I believe that the race turned on one thing, which was given a cursory mention on your this blog, but a major mention in articles in Newsday and the New York Times, and that is the gerrymandering that occurred in 2002. In fact, in a Times article that was posted a couple of weeks ago, a Democratic strategist said that there was no way that King could lose because the district was carved out to guarantee him a win. I don't care what idiot King or the moron on Mejias Watch says, but it is aggravating that they think that King had a decisive win when the facts don't bear it out. And when you figure in the gerrymandering, it was an even closer race. I ran the numbers, and this is what I found:
Put the Nassau portion of Israel's district back in King's, and the Suffolk portion of King's district back in Israel's, and you get a 52-48 win for King. However, there is more to it than that. In the Nassau portion of Israel's district, only about 15,000 people voted, probably because the area is so heavily Democratic that the outcome was a foregone conclusion (it is so strong that Israel did barely any campaigning in the area).
In the Suffolk portion of King's district, about 36,000 people voted, probably because the race was viewed as being close, so all of the Republicans came out to vote.
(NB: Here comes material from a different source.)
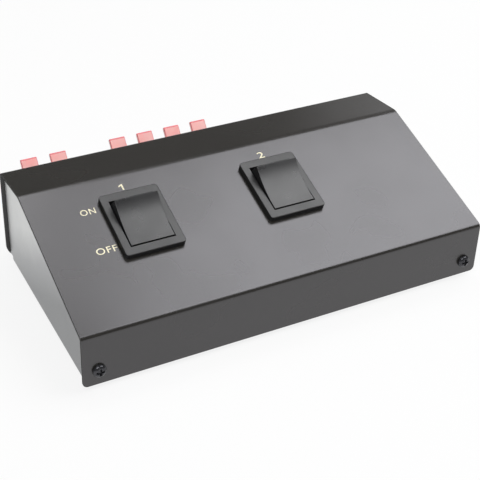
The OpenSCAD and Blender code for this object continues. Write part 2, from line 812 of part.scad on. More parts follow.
// Output wires, from a switch's ON lugs to its pair of red output terminals
module output_wires(i) {
    color("#c22f2b") in_case() for (c = [0, 1]) {
        a = switch_tail(i, 2 * c - 1, on_lug_y, -1);
        b = output_tail(2 * i + c, 1);
        across = [b[2][0] - a[2][0], 0, 0];
        from = [a[2][0], a[2][1], 0];
        wire(a, [from + 0.1 * across + [0, 3.6, 3.2], from + 0.5 * across + [0, 14, 3.1],
            b[2] - 0.07 * across + [0, -9, -10.5]], b);
    }
}

// Return wires that link the black terminals of the left and of the right channel
module return_wires() {
    color("#1f1f22") in_case() for (c = [0, 1]) {
        y = case_d - 18 - 4 * c;
        low = 7.5;
        for (ends = [[input_tail(c, -1), output_tail(c, -1, -0.95)],
            [output_tail(c, -1, 0.95), output_tail(c + 2, -1)]]) {
            a = ends[0];
            b = ends[1];
            wire(a, [[a[2][0] + 2.5, y, low + 1.5], [(a[2][0] + b[2][0]) / 2, y, low],
                [b[2][0] - 2.5, y, low + 1.5]], b);
        }
    }
}

// ---- Nodes ----

cover();
base();
front_screws();
rear_screws();
rubber_feet();
switch_housing(0);  // switch_housing_1
switch_housing(1);  // switch_housing_2
rocker(0);  // rocker_1
rocker(1);  // rocker_2
plungers(0);  // plungers_1
plungers(1);  // plungers_2
plunger_springs(0);  // plunger_springs_1
plunger_springs(1);  // plunger_springs_2
contact_blades(0);  // contact_blades_1
contact_blades(1);  // contact_blades_2
common_lugs(0);  // common_lugs_1
common_lugs(1);  // common_lugs_2
on_lugs(0);  // on_lugs_1
on_lugs(1);  // on_lugs_2
at_block(input_x, input_z) terminal_body(2);  // input_terminal_body
at_block(output_x, output_z) terminal_body(4);  // output_terminal_body
at_block(input_x, input_z) terminal_back(2);  // input_terminal_back
at_block(output_x, output_z) terminal_back(4);  // output_terminal_back
at_block(input_x, input_z) contacts(2);  // input_contacts
at_block(output_x, output_z) contacts(4);  // output_contacts
at_block(input_x, input_z) leaf_springs(2, 0);  // input_springs_upper
at_block(input_x, input_z) leaf_springs(2, 1);  // input_springs_lower
at_block(output_x, output_z) leaf_springs(4, 0);  // output_springs_upper
at_block(output_x, output_z) leaf_springs(4, 1);  // output_springs_lower
terminal_screws();
terminal_nuts();
input_lever(0, 0);  // input_lever_red_1
input_lever(1, 0);  // input_lever_red_2
input_lever(0, 1);  // input_lever_black_1
input_lever(1, 1);  // input_lever_black_2
output_lever(0, 0);  // output_lever_red_1
output_lever(1, 0);  // output_lever_red_2
output_lever(2, 0);  // output_lever_red_3
output_lever(3, 0);  // output_lever_red_4
output_lever(0, 1);  // output_lever_black_1
output_lever(1, 1);  // output_lever_black_2
output_lever(2, 1);  // output_lever_black_3
output_lever(3, 1);  // output_lever_black_4
input_wires();
jumper_wires();
output_wires(0);  // output_wires_1
output_wires(1);  // output_wires_2
return_wires();
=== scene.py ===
import math

import bmesh
import bpy
from mathutils import Matrix, Quaternion, Vector


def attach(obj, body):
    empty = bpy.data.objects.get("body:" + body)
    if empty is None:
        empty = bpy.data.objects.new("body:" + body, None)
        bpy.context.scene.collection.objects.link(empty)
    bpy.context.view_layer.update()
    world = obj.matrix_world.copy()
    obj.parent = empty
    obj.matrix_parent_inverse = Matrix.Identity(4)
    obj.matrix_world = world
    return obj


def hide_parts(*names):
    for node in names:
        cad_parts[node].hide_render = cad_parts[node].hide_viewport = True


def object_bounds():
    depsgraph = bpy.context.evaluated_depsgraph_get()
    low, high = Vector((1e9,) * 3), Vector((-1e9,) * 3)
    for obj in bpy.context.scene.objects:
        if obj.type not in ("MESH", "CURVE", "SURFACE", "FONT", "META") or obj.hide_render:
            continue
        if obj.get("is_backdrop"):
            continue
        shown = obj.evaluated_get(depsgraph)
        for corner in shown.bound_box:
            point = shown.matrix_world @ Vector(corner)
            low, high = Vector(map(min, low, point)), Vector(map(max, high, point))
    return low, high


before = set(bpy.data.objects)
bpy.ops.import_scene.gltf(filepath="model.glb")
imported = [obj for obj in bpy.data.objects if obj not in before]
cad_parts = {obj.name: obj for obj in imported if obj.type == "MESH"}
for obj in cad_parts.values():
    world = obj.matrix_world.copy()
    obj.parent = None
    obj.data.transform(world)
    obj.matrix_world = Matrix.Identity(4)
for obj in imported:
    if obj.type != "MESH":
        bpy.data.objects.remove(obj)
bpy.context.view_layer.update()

MM = 0.001

# ---- Base ----
# The base is one sheet of zinc plated steel, 1 mm thick, punched and folded up into side
# walls and flanges. It stays bare. The front and rear screws hold it under the cover.


def linear(hex_colour):
    """sRGB hex to the linear colour that a shader takes, by the sRGB curve."""
    parts = [int(hex_colour[i:i + 2], 16) / 255 for i in (1, 3, 5)]
    return [c / 12.92 if c <= 0.04045 else ((c + 0.055) / 1.055) ** 2.4
            for c in parts] + [1]


def add_node(tree, kind, inputs=None, **settings):
    """Adds a shader node. inputs holds values, nodes or (node, output) pairs by socket."""
    node = tree.nodes.new("ShaderNode" + kind)
    for name, value in settings.items():
        setattr(node, name, value)
    for socket, value in (inputs or {}).items():
        if isinstance(value, bpy.types.Node):
            value = (value, 0)
        if isinstance(value, tuple) and isinstance(value[0], bpy.types.Node):
            tree.links.new(value[0].outputs[value[1]], node.inputs[socket])
        else:
            node.inputs[socket].default_value = value
    return node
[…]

This is obviously only speculation, but I am betting that if the Nassau portion of Israel's district was back in King's, with the election being tight, and with Dave's tremendous GOTV effort, many more people would have turned out to vote for Dave, and we may have had a Congressman Mejias today.
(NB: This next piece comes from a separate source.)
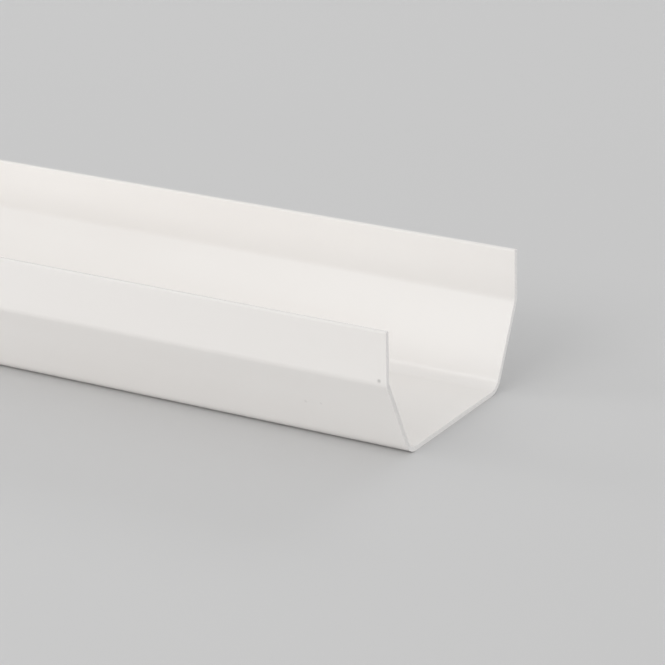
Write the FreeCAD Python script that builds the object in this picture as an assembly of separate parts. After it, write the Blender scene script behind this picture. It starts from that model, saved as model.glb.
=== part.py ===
import FreeCAD, Part
import math
import os

# Square-line rainwater gutter, one length of extruded PVC-U stock, cut square at both ends.
# X runs along the gutter, Y across it, Z up. The origin is in the middle of the underside.
# All sizes are in millimetres, over the outside of the wall unless a name says otherwise.

stock_length = 2000.0      # gutter is sold in 2 m and 4 m lengths
rim_width = 114.0          # over the two upright rim walls
depth = 60.5               # underside of the base to the top of the rims
wall = 2.2                 # the same all the way round the section
fold_height = 37.0         # underside of the base to the fold, where the wall turns upright
base_width = 77.6          # between the sharp meeting lines of the base and the leaning walls
corner_radius = 9.0        # outside, between the base and a leaning wall
fold_radius = 7.0          # outside, between a leaning wall and an upright wall
rim_radius = 0.8           # on both long edges of each rim
least_radius = 0.2         # an inside bend is never sharper than this

# The leaning wall starts at the base's sharp corner and ends at the fold.
lean = math.atan2((rim_width - base_width) / 2, fold_height)     # angle from upright
corner_turn = math.pi / 2 - lean                                 # how far the wall turns at the base


def half_section():
    """Corners (y, z, radius) of one side, from the outside of the base round the rim to the inside."""
    rim_round = min(rim_radius, 0.45 * wall)
    outside = [
        (base_width / 2, 0.0, corner_radius),
        (rim_width / 2, fold_height, fold_radius),
        (rim_width / 2, depth, rim_round),
    ]
    # A bend keeps one centre, so its inside radius is a wall less than its outside radius.
    inside = [
        (rim_width / 2 - wall, depth, rim_round),
        (rim_width / 2 - wall, fold_height + wall * math.tan(lean / 2),
         max(fold_radius - wall, least_radius)),
        (base_width / 2 - wall * math.tan(corner_turn / 2), wall,
         max(corner_radius - wall, least_radius)),
    ]
    return outside + inside


def rounded_outline(corners, x):
    """Closed wire through the corners in the plane at x, each corner replaced by a tangent arc."""
    count = len(corners)
    points = [FreeCAD.Vector(x, y, z) for y, z, radius in corners]
    arcs = []
    for i in range(count):
        corner, radius = points[i], corners[i][2]
        towards_last = (points[i - 1] - corner).normalize()
        towards_next = (points[(i + 1) % count] - corner).normalize()
        half_angle = towards_last.getAngle(towards_next) / 2
        reach = radius / math.tan(half_angle)
        bisector = (towards_last + towards_next).normalize()
        centre = corner + bisector * (radius / math.sin(half_angle))
        arcs.append(Part.Arc(corner + towards_last * reach,
                             centre - bisector * radius,
                             corner + towards_next * reach))
    edges = []
    for i in range(count):
        edges.append(arcs[i].toShape())
        edges.append(Part.makeLine(arcs[i].EndPoint, arcs[(i + 1) % count].StartPoint))
    return Part.Wire(edges)


def gutter_section():
    """The whole gutter: the section at one cut end, extruded to the other."""
    right = half_section()
    left = [(-y, z, radius) for y, z, radius in reversed(right)]
    end_face = Part.Face(rounded_outline(right + left, -stock_length / 2))
    return end_face.extrude(FreeCAD.Vector(stock_length, 0, 0))


os.makedirs("parts", exist_ok=True)
gutter = gutter_section()
gutter.exportStep("parts/gutter_section.step")

box = gutter.BoundBox
print("gutter_section: valid %s, %d solid, %.1f x %.1f x %.1f mm, %.1f cm3"
      % (gutter.isValid(), len(gutter.Solids), box.XLength, box.YLength, box.ZLength,
         gutter.Volume / 1000))
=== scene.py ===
import math

import bpy
from mathutils import Matrix, Quaternion, Vector


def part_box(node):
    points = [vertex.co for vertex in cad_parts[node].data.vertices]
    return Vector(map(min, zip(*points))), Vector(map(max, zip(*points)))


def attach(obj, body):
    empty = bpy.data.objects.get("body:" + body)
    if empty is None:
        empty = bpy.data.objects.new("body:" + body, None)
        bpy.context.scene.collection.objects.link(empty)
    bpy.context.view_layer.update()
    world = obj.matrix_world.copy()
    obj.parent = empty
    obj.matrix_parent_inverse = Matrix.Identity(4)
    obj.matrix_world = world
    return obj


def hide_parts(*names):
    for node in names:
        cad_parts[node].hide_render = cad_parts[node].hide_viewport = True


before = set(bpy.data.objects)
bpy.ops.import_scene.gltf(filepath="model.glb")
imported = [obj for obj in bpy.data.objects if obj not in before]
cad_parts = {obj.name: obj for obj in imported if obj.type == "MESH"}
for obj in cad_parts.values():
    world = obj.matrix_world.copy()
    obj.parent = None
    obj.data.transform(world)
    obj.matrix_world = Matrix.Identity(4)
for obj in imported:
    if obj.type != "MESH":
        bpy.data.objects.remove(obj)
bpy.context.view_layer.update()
gutterLow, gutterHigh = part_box("gutter_section")
print("frame loaded: gutter", [round(size * 1000, 1) for size in gutterHigh - gutterLow], "mm")


# One output of a node, ready for sums such as height * 2 or 1 - mask.
class Value:
    def __init__(self, maker, socket):
        self.maker = maker
        self.socket = socket

    def output(self, name):
        return Value(self.maker, self.socket.node.outputs[name])

    def maths(self, operation, *terms):
        return self.maker.add("ShaderNodeMath", {"operation": operation}, dict(enumerate(terms)))

    def __add__(self, other):
        return self.maths("ADD", self, other)

    __radd__ = __add__

    def __mul__(self, other):
        return self.maths("MULTIPLY", self, other)

    __rmul__ = __mul__

    def __sub__(self, other):
        return self.maths("SUBTRACT", self, other)

    def __rsub__(self, other):
        return self.maths("SUBTRACT", other, self)

    def __truediv__(self, other):
        return self.maths("DIVIDE", self, other)

    def __pow__(self, other):
        return self.maths("POWER", self, other)

    def __gt__(self, other):
        return self.maths("GREATER_THAN", self, other)

    def __lt__(self, other):
        return self.maths("LESS_THAN", self, other)

    def absolute(self):
        return self.maths("ABSOLUTE", self)

    def orLess(self, other):
        return self.maths("MINIMUM", self, other)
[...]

For a comparison, just look at Ed Dane's race for District Court Judge. He had all of Oyster Bay and Glen Cove, and lost 52-48, with the Indy line making the difference. He became the first Democratic Judicial candidate in TOB to get more votes straight Democrat versus Republican lines. So, if you factor in those numbers with Long Beach, it is quite conceivable that Dave wins. Thus, when comparing Dave's numbers versus those of the past, it is even more impressive.
It is just unfortunate that the Democrats may be to blame for costing Dave the seat. Steve Israel, who is an excellent Congressman, was looking to shore up his seat, and made the deal with King, giving the Republicans a much smaller edge in registration. But, due to increased Democratic voter registration his district now has more registered Democrats than Republicans, which was clearly reflected in him garnering 70% of the vote.
It is therefore quite clear that he gained something that he really didn't need as I am sure he would have won easily without the Nassau portion (maybe 65%?), and it potentially cost the Democrats another House seat.
I know that there will be some gerrymandering with the Democrats in charge. Let's just hope that they have the sense to give the area back to King, but I have a feeling that they won't.